De Duitsers Hahn en Strassmann ontdekten in 1939 dat het element uraan 235 (één der drie isotopen* waaruit het in de natuur voorkomende uranium bestaat, nl. uraan 234, uraan 235 en uraan 238, bij het bombarderen met langzaam lopende neutronen uiteen kon vallen in de elementen barium (ontstaan uit xenon via caesium) en strontium, bij welke reactie een geweldige energie vrijkwam. Hitler liet de publicatie hierover nog net voor de aanvang van W.O.
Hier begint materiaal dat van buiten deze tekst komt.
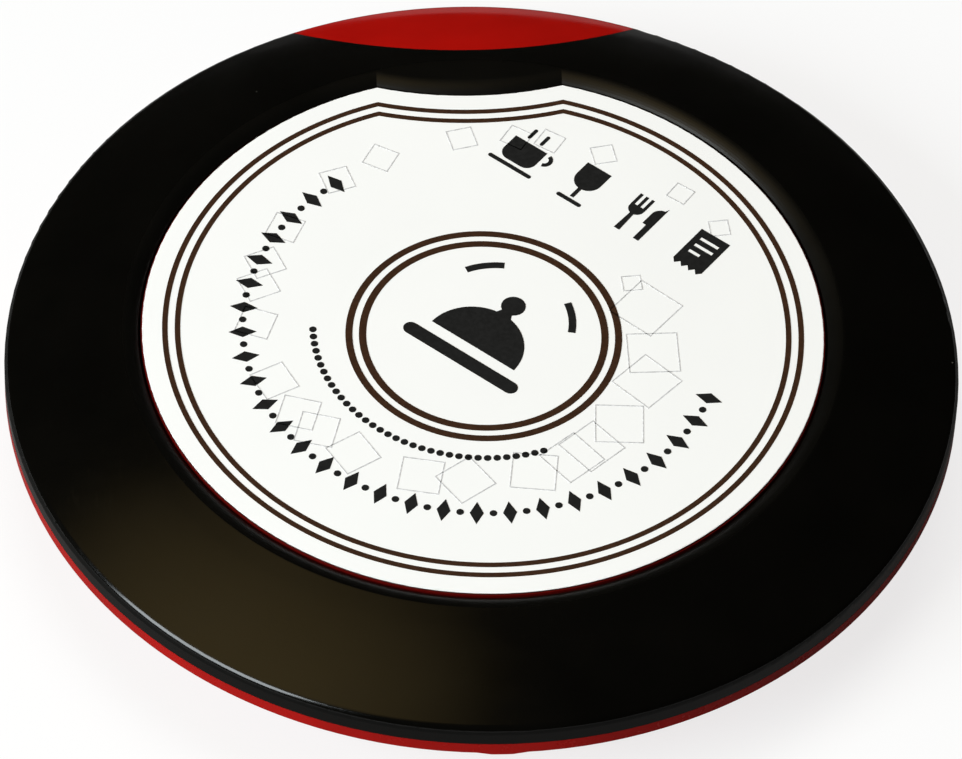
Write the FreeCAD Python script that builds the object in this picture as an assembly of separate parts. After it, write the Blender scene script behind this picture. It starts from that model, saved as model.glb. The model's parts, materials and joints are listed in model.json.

II uit Duitsland glippen. Fermi* zag het enorme belang van deze publicatie en besprak één en ander met vertegenwoordigers van het Amerikaanse Vlootdepartement (eind 1939). De Amerikanen hebben zich toen met geweldige energie op deze materie geworpen. Terwijl ze het speurwerk (research) bij lange na niet af hadden begonnen ze reeds met de ontwikkeling der fabricagecentra. Talloze zeer speciale moeilijkheden (van welker oplossing de gehele Amerikaanse industrie na het beëindigen van W.O. II de vruchten plukte) moesten overwonnen worden: de fabricage vereiste een hoogvacuumpomp die 30.000.000 maal zo snel moest afzuigen als de bestaande uitvoeringen; er moest een magneet gebouwd worden 100 maal groter dan de grootste ooit gebouwd: er werd een magneet ontworpen en gebouwd van ± 70 meter lengte; de aantrekking van deze magneet was zo enorm dat men het apparaat amper passeren kon als het in werking was vanwege de aantrekking van de spijkers in de schoenzolen!; er moesten niet-magnetische gereedschappen geconstrueerd worden ; er moest een electronische stopwatch komen die tijdsverschillen van 1/1.000.000.000 seconde kon registreren; er moesten weegschalen ontworpen worden nauwkeurig tot op 1/1.000.000.000 gram; er moesten gaatjes geboord worden kleiner dan 0,000.005 centimeter, die constante diameter bleven behouden bij uitstromingssnelheden van gassen; er moesten uitgebreide controlesystemen ontworpen worden om ook maar de geringste lekken in het uitgebreide hoogvacuumsysteem onmiddellijk te ontdekken; de meeste manipulaties moesten vanwege de enorme radioactiviteit door robots uitgevoerd worden.
De stoffen die men als uitgangsmateriaal voor de atoomsplitsing kan laten dienen zijn de elementen met zeer laag of hoog atoomgewicht (bij de grote middelmoot der elementen zit de atoomkern te stevig in elkaar om zich met de bestaande hulpmiddelen te laten stukschieten). Het onderzoek der splitsingsmogelijkheden van elementen met een laag atoomgewicht, zoals helium bijv., verloopt onder de strengste geheimhouding; daarover zijn geen nadere gegevens bekend. Van de zware elementen gelukte de splitsing van uraan 235 volgens het recept Hahn-Strassmann, waarbij de scheiding van dit isotoop van de andere twee de grote moeilijkheid was. Het overgebleven isotoop, uraan 238, (dat het grootste deel uitmaakt van het natuurlijke uraan) kon men door beschieting met langzame neutronen uiteindelijk in een geheel nieuw element, plutonium, overvoeren dat ook splitsbaar bleek en dus voor atoombomfabricage gebruikt kon worden. In de uraanzuilen, waarin dit laatste proces zich voltrok (te Hanford, Washington) kwamen ongelooflijke hoeveelheden warmte vrij, die men niet benut heeft. Hoofddoel was de plutoniumbereiding en de zuilen werden daarom gekoeld met het water van de Columbia-Rivier!